In the months ahead, for the first time, many states will release scores to districts, schools, teachers and parents on the new tests aligned with the more rigorous Common Core State Standards. It is widely expected that the scores will show that fewer students are on grade than previous state tests indicated.

But it’s also likely that the scores will start rising again as students and teachers get used to the higher standards and rise to the challenge. In fact, it appears to be happening.

Washington State, which is among the first states to release new test scores for 2015, offers a useful case study. In the 2010-2011 school year, before the Common Core State Standards were implemented, 68.7 percent percent of 8th grade students in Washington were “meeting standards” in reading and 50.3 percent were “meeting standards” in math on their state tests.

However, on the National Assessment of Educational Progress, a national test administered to a random sample of students, only 37 percent percent of eighth grade students in Washington were “proficient” in reading and only 40 percent were proficient in math. The discrepancy between the state test results and the national test results suggested that Washington State’s learning standards were too low and the test was too easy.

That same year, while 76 percent of Washington state students graduated from high school, only 35 percent were considered “college ready” in all four subjects on the ACT, (English, reading, math and science). Not surprisingly, just 21.5 percent of 20-34-year-olds in Washington held a bachelor’s degree, confirming that many high school graduates from Washington were far from college-ready.

A 2010 analysis by the Thomas B. Fordham Institute also gave Washington State’s reading standards a C and math standards an A compared to the Common Core State Standards. Fordham’s analysis looked at all 50 states and concluded that the Common Core State Standards were more rigorous than English/reading standards in 37 states and math standards in 39 states.

Fast-forward to today where Washington state has just released statewide results from a Common Core aligned test and it shows that 58 percent of 8th graders are on track in reading and 48 percent are on track in math. The findings are fairly consistent with the Fordham analysis from five years ago: the old reading standards were too low but the math standards were actually pretty good.

Best of all, the students are meeting the challenge presented by the higher standards. This year’s scores in Washington State are dramatically higher than last year’s field tests. The same is true in Oregon and Idaho, where this year’s results showed considerable improvement over last year’s field tests.

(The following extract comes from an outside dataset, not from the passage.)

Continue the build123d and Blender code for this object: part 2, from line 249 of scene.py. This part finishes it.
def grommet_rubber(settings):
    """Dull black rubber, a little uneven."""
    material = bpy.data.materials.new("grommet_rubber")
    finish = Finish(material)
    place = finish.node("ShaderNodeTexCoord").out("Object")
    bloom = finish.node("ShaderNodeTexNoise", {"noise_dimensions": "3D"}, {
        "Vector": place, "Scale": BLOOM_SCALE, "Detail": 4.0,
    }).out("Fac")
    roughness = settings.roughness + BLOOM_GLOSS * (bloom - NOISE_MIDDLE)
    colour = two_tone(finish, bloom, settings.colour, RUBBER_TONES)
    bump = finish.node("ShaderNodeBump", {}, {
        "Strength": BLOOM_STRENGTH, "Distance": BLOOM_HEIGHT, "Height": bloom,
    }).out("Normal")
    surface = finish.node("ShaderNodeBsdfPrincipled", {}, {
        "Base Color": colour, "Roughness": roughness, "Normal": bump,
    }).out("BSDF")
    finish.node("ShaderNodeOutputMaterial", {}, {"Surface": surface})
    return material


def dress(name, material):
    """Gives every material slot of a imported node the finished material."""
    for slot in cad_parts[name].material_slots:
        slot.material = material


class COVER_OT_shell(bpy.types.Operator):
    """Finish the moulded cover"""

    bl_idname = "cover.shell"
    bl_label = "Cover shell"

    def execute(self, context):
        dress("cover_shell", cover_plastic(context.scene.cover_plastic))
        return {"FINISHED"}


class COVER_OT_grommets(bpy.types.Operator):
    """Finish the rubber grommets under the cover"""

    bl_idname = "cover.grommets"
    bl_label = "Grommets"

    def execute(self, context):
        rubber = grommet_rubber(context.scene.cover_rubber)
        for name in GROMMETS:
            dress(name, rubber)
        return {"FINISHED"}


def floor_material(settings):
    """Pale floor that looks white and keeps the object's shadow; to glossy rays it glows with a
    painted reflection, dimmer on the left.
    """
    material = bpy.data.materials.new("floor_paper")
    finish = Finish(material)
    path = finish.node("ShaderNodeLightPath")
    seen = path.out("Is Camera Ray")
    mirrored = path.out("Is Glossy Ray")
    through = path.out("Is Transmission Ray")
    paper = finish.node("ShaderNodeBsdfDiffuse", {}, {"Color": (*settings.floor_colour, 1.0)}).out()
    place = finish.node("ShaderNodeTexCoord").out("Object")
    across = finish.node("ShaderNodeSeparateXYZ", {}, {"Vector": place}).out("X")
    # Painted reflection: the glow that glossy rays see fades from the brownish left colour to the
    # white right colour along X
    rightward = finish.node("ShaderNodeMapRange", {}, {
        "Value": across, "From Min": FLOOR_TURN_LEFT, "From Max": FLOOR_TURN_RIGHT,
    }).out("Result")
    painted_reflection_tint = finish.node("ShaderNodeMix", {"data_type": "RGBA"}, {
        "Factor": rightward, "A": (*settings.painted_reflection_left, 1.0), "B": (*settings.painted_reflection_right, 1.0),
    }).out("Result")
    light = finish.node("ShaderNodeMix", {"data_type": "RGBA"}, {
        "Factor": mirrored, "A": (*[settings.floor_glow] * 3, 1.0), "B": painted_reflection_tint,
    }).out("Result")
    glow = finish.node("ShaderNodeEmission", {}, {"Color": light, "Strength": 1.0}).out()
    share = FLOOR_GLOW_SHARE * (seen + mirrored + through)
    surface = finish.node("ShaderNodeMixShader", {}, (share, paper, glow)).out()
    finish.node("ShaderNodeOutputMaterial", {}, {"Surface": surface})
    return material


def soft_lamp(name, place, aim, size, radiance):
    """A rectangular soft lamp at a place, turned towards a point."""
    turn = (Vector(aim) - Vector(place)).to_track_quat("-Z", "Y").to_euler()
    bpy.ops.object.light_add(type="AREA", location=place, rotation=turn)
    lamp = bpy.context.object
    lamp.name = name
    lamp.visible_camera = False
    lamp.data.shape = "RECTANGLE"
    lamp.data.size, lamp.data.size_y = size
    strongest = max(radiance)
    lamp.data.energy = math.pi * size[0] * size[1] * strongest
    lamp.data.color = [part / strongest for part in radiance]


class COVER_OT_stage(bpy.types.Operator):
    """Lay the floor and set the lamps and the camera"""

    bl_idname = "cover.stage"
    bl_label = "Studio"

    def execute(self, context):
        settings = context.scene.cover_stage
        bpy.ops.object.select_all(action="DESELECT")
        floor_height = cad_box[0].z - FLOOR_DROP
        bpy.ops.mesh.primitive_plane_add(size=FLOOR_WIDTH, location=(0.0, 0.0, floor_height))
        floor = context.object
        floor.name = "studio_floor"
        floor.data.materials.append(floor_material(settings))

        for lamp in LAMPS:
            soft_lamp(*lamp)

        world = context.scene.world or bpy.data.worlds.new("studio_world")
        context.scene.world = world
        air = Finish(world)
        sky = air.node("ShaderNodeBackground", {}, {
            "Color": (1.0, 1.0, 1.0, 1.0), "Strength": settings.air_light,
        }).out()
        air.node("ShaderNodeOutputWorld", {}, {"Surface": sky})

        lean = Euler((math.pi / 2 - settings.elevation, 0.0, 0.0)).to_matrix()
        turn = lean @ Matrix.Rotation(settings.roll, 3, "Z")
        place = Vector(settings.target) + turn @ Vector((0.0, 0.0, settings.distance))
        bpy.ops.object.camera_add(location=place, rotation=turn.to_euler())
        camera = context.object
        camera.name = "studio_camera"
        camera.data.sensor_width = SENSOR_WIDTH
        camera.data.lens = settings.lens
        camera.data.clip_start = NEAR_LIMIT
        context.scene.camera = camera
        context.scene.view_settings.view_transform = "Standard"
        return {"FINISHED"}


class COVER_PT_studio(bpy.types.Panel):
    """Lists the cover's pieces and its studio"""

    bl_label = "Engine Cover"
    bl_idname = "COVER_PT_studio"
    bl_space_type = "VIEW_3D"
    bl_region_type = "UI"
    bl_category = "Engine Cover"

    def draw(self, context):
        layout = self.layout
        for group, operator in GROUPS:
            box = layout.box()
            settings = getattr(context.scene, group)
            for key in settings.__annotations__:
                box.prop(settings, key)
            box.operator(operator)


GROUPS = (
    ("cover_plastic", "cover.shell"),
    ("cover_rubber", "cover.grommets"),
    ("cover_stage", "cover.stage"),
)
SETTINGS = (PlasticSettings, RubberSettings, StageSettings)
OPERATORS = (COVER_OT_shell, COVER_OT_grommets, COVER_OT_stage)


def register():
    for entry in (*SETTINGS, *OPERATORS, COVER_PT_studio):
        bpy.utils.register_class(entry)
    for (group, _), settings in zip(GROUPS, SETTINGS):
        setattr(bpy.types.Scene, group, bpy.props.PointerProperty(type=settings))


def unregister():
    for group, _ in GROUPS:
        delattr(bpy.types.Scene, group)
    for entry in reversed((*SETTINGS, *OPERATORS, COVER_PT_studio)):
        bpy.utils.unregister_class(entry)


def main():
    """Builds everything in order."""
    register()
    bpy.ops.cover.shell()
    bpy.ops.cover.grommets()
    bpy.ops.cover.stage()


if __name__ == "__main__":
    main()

Kentucky, the first state to administer tests aligned with the new Common Core State Standards also saw scores decline compared to the old Kentucky state tests but in the second and third year they started rebounding in most grades. One exception is New York, where the second year of Common Core-aligned tests showed only modest gains.

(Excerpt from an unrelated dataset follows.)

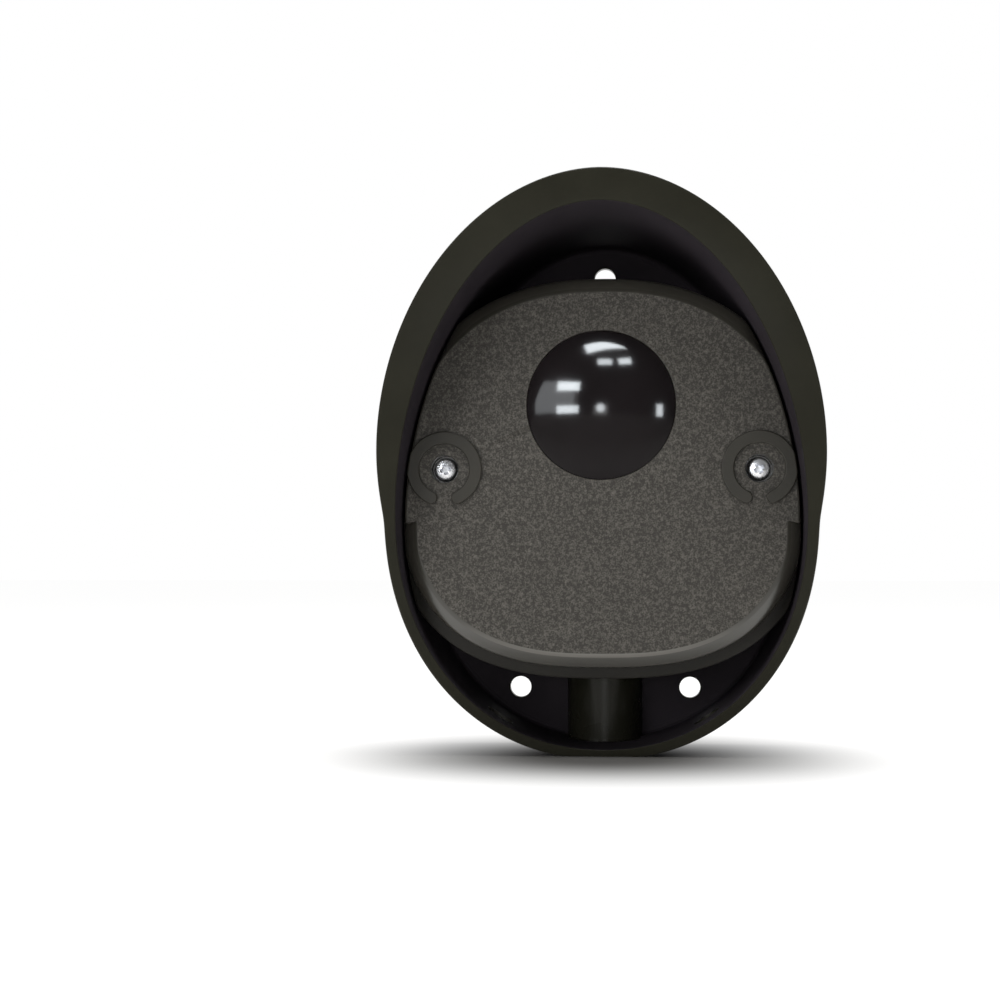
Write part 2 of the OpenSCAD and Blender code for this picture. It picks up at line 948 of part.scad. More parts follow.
module front_cover() {
    color([0.27, 0.26, 0.24])
        difference() {
            union() {
                difference() {
                    union() {
                        along_y(face_y, edge_y)
                            face_outline();
                        for (i = [1 : bevel_steps])
                            along_y(face_y + bevel_l * i / bevel_steps, edge_y)
                                housing_outline(bevel_w * pow(1 - i / bevel_steps, 2));
                        along_y(edge_y - over, edge_y + spigot_l)
                            housing_outline(cavity_inset + loose);
                    }
                    along_y(face_y + cover_t, edge_y + spigot_l + over)
                        housing_outline(cavity_inset + loose + spigot_w);
                }
                raised_rings();
                along_y(face_y + cover_t / 2, face_y + cover_t + cover_boss_l)
                    intersection() {
                        housing_outline(cavity_inset + loose);
                        for (side = sides)
                            translate([side * post_x, screw_z])
                                circle(d = cover_boss_d, $fn = 64);
                    }
                rod_y(seat_d, face_y + cover_t / 2, seat_y, 0, lens_z);
                retainer_places()
                    rod_y(retainer_boss_d, face_y + cover_t / 2, seat_y);
            }
            rod_y(lens_d + 2 * seal_play, face_y - over, seat_y, 0, lens_z);
            rod_y(flange_d + 2 * play, face_y + cover_t, seat_y + over, 0, lens_z);
            rod_y(seat_d + 2 * loose, seat_y, edge_y + spigot_l + over, 0, lens_z);
            retainer_places()
                rod_y(
                    retainer_screw_d + 2 * play, seat_y - retainer_screw_l + retainer_t,
                    seat_y + over
                );
            for (side = sides) {
                rod_y(well_d, face_y - over, face_y + well_l, side * post_x, screw_z);
                rod_y(
                    screw_d + 2 * hole_play, face_y, post_y + over,
                    side * post_x, screw_z
                );
            }
        }
}

module dome_window() {
    flange_y = face_y + cover_t + window_seal_t;
    front_y = face_y - dome_h - over;
    color([0.06, 0.05, 0.06])
        difference() {
            union() {
                intersection() {
                    translate([0, dome_y, lens_z])
                        sphere(dome_r, $fn = 128);
                    rod_y(lens_d, front_y, seat_y, 0, lens_z);
                }
                rod_y(flange_d, flange_y, seat_y, 0, lens_z);
            }
            intersection() {
                translate([0, dome_y, lens_z])
                    sphere(dome_r - dome_t, $fn = 128);
                rod_y(2 * dome_bore_r, front_y, seat_y + over, 0, lens_z);
            }
        }
}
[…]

But for all of the drama around the standards being too high and the tests being too hard, many teachers and students are rapidly acclimating to the more rigorous standards and curriculum and raising their games.

Congress, which is now updating the federal education law governing K-12 education, should take note. Both chambers passed separate bills specifying that states must set challenging standards in reading and math though they explicitly prohibit the federal government from enticing or requiring states to adopt the Common Core.

To their credit, both proposals also require states to continue annual testing of reading and math in grades 3-8 and once in high school. We should all be grateful that, with these new tests, we’re much closer to knowing if our children are truly on track to success.